Set exercise >> Tally the lines of the listing that contain the word "script", then give the total and nothing else.

>> begin Given entries

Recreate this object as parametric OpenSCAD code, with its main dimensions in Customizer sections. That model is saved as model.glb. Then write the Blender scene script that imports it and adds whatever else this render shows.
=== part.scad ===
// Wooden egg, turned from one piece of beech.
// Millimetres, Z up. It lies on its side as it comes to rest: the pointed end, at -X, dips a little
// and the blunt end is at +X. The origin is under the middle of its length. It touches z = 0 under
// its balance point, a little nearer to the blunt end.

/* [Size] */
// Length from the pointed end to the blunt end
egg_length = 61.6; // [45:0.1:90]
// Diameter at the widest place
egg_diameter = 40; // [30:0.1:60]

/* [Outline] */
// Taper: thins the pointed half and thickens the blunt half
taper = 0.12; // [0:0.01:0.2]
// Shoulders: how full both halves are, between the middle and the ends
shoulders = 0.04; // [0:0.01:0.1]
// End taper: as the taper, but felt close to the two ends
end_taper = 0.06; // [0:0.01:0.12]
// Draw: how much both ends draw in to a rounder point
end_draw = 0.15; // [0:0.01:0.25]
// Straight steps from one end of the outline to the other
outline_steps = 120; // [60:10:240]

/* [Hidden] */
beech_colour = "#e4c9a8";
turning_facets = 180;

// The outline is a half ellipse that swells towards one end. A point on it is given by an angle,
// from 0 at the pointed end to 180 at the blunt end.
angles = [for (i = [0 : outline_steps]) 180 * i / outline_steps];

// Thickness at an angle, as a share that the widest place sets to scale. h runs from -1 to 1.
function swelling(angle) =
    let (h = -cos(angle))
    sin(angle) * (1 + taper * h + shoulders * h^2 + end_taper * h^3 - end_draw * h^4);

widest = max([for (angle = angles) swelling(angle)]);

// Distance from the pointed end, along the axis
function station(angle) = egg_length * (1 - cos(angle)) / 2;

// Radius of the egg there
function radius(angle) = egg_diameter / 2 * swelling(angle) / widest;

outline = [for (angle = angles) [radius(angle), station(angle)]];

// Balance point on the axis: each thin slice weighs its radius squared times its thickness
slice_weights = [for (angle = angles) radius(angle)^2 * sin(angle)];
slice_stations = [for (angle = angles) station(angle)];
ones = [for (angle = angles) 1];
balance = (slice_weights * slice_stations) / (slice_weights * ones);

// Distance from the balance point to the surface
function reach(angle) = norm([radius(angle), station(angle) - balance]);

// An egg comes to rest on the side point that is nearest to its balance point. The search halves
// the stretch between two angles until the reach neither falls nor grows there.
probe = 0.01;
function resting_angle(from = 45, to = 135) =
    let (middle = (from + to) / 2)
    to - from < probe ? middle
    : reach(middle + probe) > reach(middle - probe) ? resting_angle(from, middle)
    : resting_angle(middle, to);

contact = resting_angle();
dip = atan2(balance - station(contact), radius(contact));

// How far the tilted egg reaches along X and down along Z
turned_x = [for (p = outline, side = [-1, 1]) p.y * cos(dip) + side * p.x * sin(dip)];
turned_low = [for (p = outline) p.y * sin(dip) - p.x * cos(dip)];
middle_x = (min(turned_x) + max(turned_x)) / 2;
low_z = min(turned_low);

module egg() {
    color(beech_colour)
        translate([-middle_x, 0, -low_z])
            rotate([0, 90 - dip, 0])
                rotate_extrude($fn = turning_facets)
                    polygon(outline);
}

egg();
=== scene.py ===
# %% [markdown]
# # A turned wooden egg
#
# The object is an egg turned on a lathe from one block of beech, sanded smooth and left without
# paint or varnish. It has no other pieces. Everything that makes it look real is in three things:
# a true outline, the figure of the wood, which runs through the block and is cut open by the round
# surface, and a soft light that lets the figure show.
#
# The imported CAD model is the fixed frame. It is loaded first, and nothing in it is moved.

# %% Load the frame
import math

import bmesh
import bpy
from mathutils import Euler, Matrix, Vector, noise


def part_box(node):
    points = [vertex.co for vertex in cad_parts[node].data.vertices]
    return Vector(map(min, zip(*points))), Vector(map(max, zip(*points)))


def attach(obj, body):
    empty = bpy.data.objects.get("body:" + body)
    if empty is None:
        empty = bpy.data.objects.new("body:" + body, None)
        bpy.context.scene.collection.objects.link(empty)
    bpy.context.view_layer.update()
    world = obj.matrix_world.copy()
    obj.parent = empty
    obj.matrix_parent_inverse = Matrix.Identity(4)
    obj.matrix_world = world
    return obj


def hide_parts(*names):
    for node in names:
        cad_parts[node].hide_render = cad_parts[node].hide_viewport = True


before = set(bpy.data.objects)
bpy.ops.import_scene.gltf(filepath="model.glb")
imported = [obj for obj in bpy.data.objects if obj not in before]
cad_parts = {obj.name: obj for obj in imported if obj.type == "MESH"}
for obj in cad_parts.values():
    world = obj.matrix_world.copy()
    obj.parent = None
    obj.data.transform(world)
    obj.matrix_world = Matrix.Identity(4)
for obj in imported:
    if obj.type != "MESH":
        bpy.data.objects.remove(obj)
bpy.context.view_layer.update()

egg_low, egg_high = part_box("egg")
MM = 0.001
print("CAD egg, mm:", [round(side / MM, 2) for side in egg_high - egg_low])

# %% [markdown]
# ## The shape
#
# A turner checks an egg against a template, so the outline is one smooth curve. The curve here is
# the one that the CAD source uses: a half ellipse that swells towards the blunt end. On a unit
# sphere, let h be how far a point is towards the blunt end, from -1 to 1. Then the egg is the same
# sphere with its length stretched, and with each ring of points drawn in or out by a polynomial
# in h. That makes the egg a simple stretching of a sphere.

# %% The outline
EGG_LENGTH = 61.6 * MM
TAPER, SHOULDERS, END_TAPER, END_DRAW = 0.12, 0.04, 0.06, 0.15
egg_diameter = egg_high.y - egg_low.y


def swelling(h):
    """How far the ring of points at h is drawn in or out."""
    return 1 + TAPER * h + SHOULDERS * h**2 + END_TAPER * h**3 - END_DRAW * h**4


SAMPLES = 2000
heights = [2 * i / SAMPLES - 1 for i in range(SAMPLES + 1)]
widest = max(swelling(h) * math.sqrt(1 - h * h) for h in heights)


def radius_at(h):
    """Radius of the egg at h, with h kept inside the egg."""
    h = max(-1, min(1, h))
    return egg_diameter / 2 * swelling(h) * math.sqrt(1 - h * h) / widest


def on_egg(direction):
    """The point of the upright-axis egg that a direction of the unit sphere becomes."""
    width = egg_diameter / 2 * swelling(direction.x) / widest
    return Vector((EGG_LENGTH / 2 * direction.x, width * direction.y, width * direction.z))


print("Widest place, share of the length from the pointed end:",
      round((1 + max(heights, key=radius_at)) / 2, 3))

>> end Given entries
>> begin Given entries

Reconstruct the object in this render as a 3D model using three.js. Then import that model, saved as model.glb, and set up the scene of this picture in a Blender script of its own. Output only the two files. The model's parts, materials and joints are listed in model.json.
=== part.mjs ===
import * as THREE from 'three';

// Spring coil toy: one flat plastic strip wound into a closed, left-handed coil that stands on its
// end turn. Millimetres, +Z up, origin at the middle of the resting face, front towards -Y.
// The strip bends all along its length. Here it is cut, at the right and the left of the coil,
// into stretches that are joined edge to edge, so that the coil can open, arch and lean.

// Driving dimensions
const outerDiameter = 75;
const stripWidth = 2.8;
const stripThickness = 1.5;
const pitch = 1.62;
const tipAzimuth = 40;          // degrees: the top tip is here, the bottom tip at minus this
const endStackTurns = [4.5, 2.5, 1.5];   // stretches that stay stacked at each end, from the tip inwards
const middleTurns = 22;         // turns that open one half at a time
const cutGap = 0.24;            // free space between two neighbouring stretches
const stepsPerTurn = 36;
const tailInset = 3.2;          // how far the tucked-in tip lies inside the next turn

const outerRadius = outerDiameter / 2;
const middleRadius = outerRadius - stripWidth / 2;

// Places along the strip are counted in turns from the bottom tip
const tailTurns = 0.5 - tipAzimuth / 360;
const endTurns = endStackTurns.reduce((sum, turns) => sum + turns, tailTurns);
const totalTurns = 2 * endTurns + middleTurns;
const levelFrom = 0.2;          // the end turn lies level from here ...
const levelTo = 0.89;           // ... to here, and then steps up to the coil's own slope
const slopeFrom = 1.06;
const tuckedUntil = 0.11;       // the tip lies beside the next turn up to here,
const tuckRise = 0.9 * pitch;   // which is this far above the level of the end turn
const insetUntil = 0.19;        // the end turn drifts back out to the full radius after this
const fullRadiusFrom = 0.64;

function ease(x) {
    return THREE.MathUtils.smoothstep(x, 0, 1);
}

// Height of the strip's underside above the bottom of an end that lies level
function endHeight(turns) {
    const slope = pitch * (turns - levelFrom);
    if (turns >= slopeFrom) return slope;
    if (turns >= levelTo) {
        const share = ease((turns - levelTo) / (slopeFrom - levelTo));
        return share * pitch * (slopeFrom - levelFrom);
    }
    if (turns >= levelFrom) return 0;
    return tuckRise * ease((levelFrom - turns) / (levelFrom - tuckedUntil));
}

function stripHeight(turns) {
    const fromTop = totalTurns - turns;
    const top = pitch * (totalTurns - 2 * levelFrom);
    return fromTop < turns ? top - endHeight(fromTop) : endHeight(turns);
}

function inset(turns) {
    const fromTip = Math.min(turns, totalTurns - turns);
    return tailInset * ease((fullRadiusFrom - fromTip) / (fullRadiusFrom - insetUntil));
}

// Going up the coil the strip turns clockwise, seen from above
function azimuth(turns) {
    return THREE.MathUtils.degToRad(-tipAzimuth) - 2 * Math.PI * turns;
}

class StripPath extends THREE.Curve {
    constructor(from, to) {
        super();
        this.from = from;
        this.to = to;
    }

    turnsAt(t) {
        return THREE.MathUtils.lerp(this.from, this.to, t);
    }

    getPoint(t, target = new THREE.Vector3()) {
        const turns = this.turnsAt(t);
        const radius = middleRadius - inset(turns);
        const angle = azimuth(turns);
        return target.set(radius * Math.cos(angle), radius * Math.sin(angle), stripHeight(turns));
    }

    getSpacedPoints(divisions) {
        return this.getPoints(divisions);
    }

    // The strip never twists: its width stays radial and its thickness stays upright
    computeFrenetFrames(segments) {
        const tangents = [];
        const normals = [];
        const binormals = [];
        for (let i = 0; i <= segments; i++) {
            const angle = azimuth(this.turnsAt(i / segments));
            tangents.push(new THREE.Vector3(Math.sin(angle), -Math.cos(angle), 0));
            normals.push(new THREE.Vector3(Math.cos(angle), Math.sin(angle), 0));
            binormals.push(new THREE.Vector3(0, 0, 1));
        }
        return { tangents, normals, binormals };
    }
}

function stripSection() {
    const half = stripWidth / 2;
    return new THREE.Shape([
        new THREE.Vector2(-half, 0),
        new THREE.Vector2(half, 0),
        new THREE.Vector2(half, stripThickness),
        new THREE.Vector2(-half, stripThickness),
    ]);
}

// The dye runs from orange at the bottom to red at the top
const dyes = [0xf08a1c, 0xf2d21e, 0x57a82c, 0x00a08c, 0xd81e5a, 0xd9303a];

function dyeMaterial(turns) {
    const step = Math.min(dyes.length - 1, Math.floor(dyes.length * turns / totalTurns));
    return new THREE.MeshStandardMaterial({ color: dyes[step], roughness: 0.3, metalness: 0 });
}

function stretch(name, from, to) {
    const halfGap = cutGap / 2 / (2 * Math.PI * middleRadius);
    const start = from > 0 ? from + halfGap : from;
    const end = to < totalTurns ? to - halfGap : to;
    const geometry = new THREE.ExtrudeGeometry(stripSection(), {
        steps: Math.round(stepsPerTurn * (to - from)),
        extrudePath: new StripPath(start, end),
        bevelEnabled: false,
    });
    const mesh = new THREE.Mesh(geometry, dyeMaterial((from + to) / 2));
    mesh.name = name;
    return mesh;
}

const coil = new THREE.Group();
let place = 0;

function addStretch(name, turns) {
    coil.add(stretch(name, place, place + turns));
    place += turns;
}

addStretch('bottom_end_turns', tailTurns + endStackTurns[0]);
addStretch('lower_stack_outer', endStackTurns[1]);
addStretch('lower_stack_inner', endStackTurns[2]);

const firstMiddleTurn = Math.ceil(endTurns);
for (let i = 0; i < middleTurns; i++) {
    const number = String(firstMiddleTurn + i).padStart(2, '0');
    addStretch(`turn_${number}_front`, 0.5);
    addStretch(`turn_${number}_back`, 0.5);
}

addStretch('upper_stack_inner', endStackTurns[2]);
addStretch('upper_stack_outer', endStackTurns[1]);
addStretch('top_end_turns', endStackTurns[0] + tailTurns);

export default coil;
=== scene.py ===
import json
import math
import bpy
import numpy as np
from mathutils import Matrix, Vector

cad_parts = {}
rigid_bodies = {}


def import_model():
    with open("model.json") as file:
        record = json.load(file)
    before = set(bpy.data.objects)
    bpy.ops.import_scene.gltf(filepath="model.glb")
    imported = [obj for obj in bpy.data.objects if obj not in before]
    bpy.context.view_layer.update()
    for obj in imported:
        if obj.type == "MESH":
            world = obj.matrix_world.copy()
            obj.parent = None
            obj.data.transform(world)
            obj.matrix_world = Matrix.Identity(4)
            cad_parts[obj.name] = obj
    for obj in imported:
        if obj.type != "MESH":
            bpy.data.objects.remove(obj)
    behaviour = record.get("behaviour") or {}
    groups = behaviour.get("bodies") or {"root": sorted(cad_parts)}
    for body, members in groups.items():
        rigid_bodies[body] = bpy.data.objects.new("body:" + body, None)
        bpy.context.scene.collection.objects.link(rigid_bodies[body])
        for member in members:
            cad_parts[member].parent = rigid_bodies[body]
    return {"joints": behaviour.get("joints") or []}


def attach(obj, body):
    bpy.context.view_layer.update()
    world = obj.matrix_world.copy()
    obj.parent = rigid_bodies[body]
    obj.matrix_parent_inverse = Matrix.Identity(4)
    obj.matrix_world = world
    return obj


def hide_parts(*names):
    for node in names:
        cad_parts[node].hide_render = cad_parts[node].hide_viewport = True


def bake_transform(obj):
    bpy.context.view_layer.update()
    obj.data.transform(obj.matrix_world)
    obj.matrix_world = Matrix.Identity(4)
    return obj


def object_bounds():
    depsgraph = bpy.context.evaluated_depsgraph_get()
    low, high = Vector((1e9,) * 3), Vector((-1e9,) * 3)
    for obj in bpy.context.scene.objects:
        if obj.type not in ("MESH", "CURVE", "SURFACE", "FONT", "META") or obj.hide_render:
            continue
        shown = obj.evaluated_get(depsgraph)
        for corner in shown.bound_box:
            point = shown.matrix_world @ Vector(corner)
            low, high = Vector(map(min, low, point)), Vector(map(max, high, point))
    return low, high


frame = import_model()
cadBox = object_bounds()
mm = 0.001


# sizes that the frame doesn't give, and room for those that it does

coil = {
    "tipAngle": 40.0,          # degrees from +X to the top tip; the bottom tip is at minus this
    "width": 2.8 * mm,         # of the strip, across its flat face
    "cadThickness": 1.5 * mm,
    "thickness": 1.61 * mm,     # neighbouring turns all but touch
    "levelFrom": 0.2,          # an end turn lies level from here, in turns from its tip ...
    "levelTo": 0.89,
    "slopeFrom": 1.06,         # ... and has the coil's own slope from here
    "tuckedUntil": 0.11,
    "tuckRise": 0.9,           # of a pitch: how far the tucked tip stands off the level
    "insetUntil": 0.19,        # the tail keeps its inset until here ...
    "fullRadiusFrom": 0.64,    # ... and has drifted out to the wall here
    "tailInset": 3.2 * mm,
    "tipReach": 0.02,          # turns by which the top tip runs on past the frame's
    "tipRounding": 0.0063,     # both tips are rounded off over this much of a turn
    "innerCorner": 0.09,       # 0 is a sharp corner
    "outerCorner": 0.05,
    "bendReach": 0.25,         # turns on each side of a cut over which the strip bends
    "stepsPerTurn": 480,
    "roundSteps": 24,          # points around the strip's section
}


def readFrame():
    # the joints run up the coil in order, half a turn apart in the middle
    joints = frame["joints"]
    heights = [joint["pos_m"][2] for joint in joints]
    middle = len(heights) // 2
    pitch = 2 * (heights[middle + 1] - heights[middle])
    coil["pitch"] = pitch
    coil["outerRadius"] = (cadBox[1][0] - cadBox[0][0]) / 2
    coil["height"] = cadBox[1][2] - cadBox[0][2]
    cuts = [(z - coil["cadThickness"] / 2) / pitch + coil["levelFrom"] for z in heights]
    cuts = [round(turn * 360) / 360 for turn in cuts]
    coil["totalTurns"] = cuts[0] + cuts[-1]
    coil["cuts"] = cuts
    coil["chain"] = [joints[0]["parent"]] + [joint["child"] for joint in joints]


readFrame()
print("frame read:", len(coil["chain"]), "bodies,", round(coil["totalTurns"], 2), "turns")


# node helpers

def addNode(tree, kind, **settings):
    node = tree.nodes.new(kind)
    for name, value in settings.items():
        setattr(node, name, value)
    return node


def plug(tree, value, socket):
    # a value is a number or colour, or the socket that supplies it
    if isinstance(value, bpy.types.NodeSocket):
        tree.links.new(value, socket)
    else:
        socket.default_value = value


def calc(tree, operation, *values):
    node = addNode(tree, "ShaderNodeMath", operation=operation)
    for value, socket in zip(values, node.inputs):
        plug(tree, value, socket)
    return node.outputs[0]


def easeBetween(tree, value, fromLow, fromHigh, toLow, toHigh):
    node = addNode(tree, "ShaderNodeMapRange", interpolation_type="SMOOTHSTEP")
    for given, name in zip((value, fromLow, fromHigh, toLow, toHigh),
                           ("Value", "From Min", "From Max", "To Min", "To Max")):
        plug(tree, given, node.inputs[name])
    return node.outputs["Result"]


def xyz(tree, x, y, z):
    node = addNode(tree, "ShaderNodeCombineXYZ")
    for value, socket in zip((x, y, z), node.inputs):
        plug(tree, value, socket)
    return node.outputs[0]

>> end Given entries
>> begin Given entries

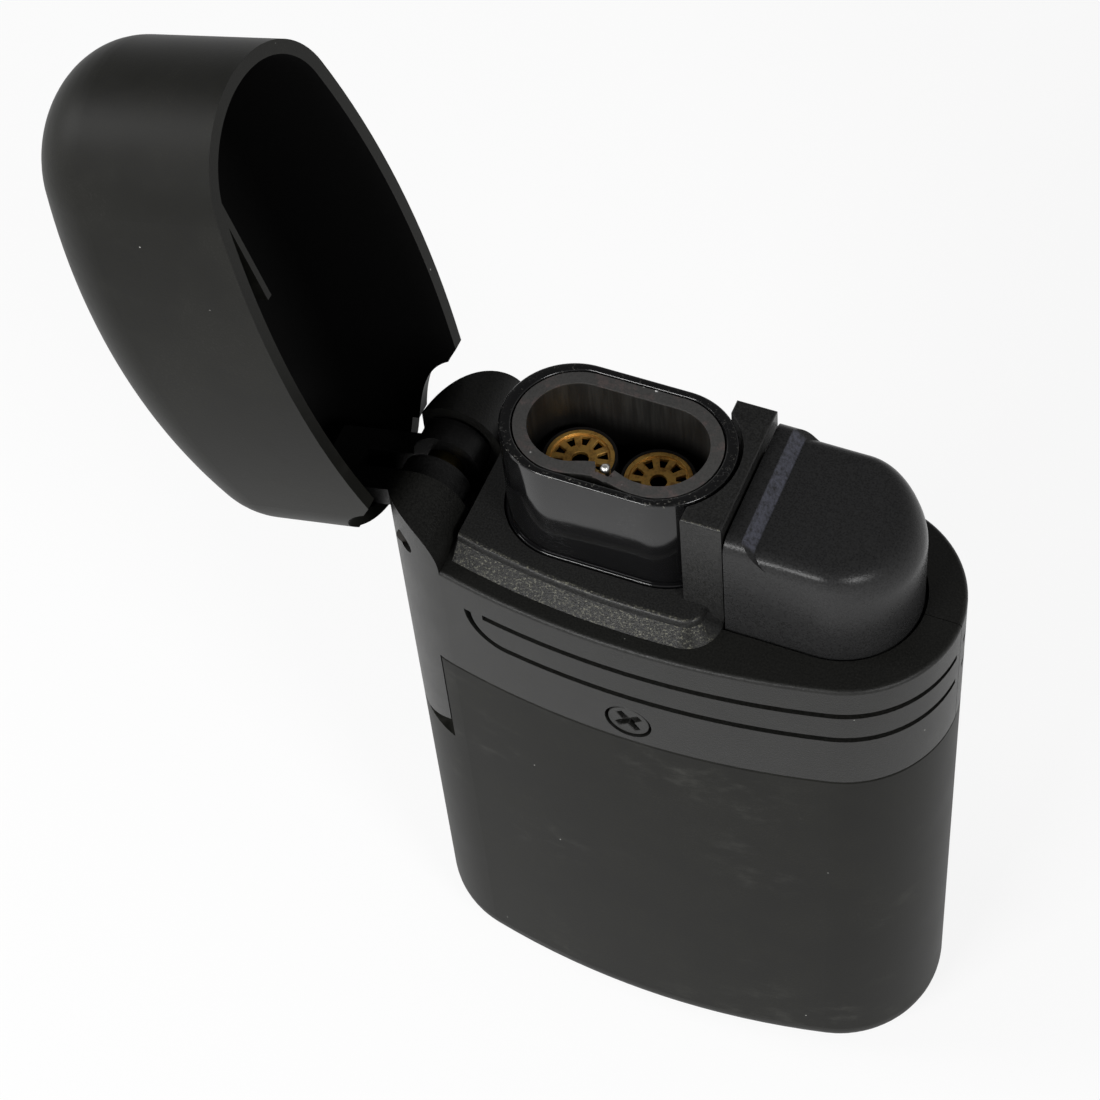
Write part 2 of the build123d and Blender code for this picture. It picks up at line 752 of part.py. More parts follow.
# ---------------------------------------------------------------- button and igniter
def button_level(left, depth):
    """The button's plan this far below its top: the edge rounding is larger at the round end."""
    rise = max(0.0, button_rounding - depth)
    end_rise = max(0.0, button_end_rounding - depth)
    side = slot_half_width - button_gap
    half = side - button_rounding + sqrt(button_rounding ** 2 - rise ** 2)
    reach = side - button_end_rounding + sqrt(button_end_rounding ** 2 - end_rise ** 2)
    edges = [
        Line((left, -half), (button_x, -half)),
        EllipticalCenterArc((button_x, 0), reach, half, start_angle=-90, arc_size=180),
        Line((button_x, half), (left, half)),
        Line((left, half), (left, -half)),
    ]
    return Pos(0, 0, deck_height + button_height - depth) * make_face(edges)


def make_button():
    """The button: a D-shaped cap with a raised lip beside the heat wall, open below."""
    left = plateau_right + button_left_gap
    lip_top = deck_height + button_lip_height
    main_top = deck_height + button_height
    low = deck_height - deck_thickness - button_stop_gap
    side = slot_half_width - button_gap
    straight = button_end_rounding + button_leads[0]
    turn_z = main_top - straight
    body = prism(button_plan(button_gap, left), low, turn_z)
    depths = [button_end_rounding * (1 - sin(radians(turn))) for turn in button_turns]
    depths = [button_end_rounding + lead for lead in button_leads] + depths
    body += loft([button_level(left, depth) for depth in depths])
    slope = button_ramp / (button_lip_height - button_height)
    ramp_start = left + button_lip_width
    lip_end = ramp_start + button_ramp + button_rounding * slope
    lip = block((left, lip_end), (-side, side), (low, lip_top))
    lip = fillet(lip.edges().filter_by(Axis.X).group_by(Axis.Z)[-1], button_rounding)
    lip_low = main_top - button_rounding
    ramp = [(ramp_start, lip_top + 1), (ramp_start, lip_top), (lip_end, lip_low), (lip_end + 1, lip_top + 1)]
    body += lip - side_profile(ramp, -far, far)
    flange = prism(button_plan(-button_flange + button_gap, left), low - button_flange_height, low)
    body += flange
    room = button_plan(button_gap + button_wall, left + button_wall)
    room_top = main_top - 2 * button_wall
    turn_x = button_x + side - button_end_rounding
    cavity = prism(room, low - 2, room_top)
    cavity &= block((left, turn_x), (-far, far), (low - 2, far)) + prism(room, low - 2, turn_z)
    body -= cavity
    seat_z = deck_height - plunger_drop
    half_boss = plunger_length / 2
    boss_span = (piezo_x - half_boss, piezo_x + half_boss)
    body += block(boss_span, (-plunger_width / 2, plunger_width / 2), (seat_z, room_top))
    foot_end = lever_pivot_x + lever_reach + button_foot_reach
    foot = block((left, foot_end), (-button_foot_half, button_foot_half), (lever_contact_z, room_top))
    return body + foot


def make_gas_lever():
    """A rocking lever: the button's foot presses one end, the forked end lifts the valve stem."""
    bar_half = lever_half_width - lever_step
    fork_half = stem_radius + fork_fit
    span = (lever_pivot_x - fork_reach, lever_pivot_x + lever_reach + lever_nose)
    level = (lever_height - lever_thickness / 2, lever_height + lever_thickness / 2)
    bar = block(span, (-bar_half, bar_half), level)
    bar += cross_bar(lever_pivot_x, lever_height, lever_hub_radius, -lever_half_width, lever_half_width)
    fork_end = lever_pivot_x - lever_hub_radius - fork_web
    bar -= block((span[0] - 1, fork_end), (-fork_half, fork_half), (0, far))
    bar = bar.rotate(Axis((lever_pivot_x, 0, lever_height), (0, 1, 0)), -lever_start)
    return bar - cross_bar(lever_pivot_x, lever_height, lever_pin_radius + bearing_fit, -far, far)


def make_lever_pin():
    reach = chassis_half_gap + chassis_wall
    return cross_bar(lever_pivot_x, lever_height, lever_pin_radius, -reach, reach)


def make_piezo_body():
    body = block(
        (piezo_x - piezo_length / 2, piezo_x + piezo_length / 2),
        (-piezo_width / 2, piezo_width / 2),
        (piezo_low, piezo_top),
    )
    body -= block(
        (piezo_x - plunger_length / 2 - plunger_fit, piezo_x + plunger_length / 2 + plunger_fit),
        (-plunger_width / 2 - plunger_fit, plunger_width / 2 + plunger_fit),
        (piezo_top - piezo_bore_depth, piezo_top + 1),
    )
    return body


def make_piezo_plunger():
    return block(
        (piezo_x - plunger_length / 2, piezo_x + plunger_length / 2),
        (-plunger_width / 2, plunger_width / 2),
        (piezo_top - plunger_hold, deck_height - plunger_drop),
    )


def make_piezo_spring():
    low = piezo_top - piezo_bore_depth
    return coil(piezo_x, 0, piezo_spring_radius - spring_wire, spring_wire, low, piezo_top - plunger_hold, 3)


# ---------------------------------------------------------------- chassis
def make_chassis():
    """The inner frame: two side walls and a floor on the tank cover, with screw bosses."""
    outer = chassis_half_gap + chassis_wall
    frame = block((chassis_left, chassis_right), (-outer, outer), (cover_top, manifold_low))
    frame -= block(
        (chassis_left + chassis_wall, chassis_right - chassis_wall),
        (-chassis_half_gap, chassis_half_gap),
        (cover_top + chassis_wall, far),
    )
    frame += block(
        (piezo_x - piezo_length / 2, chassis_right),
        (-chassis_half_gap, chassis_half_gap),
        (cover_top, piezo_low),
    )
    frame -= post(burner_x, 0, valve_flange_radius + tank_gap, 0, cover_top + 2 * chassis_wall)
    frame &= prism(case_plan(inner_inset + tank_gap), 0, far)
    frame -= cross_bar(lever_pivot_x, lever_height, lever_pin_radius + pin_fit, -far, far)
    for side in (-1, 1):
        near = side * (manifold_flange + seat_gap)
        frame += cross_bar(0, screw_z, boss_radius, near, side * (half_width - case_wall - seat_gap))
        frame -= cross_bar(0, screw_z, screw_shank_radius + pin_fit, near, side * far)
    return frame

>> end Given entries

Answer to the problem >> 2